We intend to loosen some of these restrictions in future.

View invalidation​

The view's structure is tightly coupled with its base table.

The main cause of invalidation for a materialized view, is when the table schema or underlying data is modified.

These changes include dropping columns, dropping partitions and renaming the table.

Data deletion or modification, for example, using TRUNCATE or UPDATE, may also cause invalidation.

Replicated views (Enterprise only)​

Replication of the base table is independent of materialized view maintenance.

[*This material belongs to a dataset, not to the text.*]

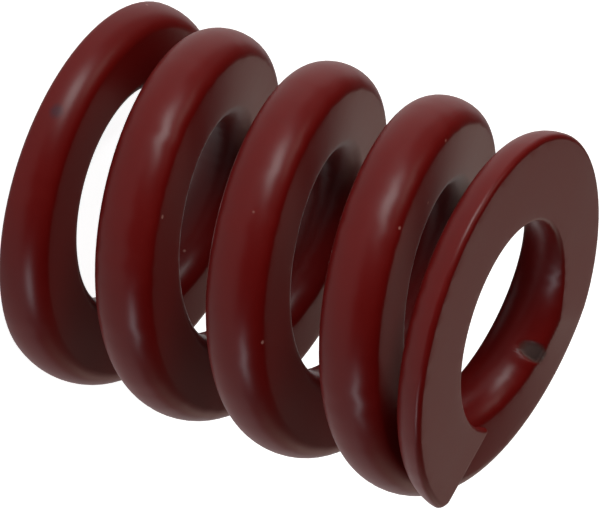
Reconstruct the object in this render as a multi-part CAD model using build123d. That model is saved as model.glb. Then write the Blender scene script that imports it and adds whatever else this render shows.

If you promote a replica to a new primary instance, this may trigger a full materialized view refresh in the case where the replica did not already have a fully up-to-date materialized view.

Resource management​

Materialized Views are compatible with the usual resource management systems:

  • View TTL settings are separate from the base table.
  • TTL deletions in the base table will not be propagated to the view.
  • Partitions are managed separately between the base table and the view.
  • Refresh intervals can be configured independently.

Materialized view with TTL​

Materialized Views take extra storage and resources to maintain. If your SAMPLE BY unit is small (seconds, milliseconds), this could be a significant amount of data.

Therefore, you can decide on a retention policy for the data, and set it using TTL:

Create a materialized view with a TTL policy
CREATE MATERIALIZED VIEW trades_hourly_prices AS (
SELECT
timestamp,
symbol,
avg(price) AS avg_price
FROM trades
SAMPLE BY 1h
) PARTITION BY WEEK TTL 8 WEEKS;

In this example, the view stores hourly summaries of the pricing data, in weekly partitions, keeping the prior 8 partitions.